By the 7-12 weeks, seizures reduced to staring spells which saying his name brought him out of.

Over the next 10 months improvement continued. All epileptic symptoms disappeared and the neurologist declared him non-epileptic. He remained free from of ear infections. His vision improved to the point where he was prescribed glasses. Vocabulary continued to increase. He was learning to feed himself and was potty training. He was able to walk slowly with assistance.

Comment from Tedd Koren: This appears to be a vaccine related injury, especially since cerebral edema is a sign of vaccine damage. Also encephalopathy has been noticed in the medical literature as a possible reaction to the DTP inoculation. Upon discussion with the author of this paper it was learned that the medical personnel refused to acknowledge or even consider possible vaccine injury.

Does ‘normal’ vision improve with spinal manipulation? Stephens D, Gorman RF, Journal of Manipulative and Physiological Therapeutics 1996; 19:415-8

This is the case of a 22-year-old man suffering from a painful neck who began chiropractic care.

Although his ‘vision’ was considered to be in the normal range, as measured by computerized static perimetry, it was tested before and after a spinal adjustment. After the adjustment there were was a measurable improvement in the visual sensitivity of both eyes.

Case report: spinal strain and visual perception deficit. Gorman RF, Anderson RL, Hilton D, Favoloro RJ, Pittorino AJ. Chiropractic J. of Australia 1994: 24: 131-134

Following a motor vehicle accident, a 33-year-old male experienced an overall “burning” feeling, difficulty in breathing, vertigo on standing, fatigue, irritability, pain in the right wrist, sore eyes, and blurred vision. X-rays and EKG were normal. Patient also had tunnel vision.

After spinal care his symptoms completely disappeared

Visual recovery following chiropractic intervention. Gilman G and Bergstrand J. Journal of Behavioral Optometry. Volume 1 1990, No.3 P73.

After a head trauma, an elderly man experienced a complete loss of vision. He was examined by a behavioral optometrist and it was determined that optometric and opthalmological treatments were not indicated. He was referred to a chiropractor.

After chiropractic adjustments the patient’s vision returned. Possible neurological explanations are addressed in the paper.
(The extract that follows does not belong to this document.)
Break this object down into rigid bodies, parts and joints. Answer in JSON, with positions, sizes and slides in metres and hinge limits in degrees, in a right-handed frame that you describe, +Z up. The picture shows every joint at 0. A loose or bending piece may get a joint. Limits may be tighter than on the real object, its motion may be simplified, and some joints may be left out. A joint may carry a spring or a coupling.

Study on cervical visual disturbance and its manipulative treatment. Zhang C, Wang Y, Lu W, et al. J Trad Chinese Medicine, 1984;4:205-210.

This paper reviews the status of 3120 cases of cervical syndrome of which 30 were associated with hypopsia and blindness.

The patients were given Chinese manipulative therapy. “Vision was restored to no less than 1.0 in 4 cases with blindness.”

The authors observed that in many cases “blood flow of the cerebral hemispheres greatly improves after manipulative treatment. The same was found to be true in animal tests.”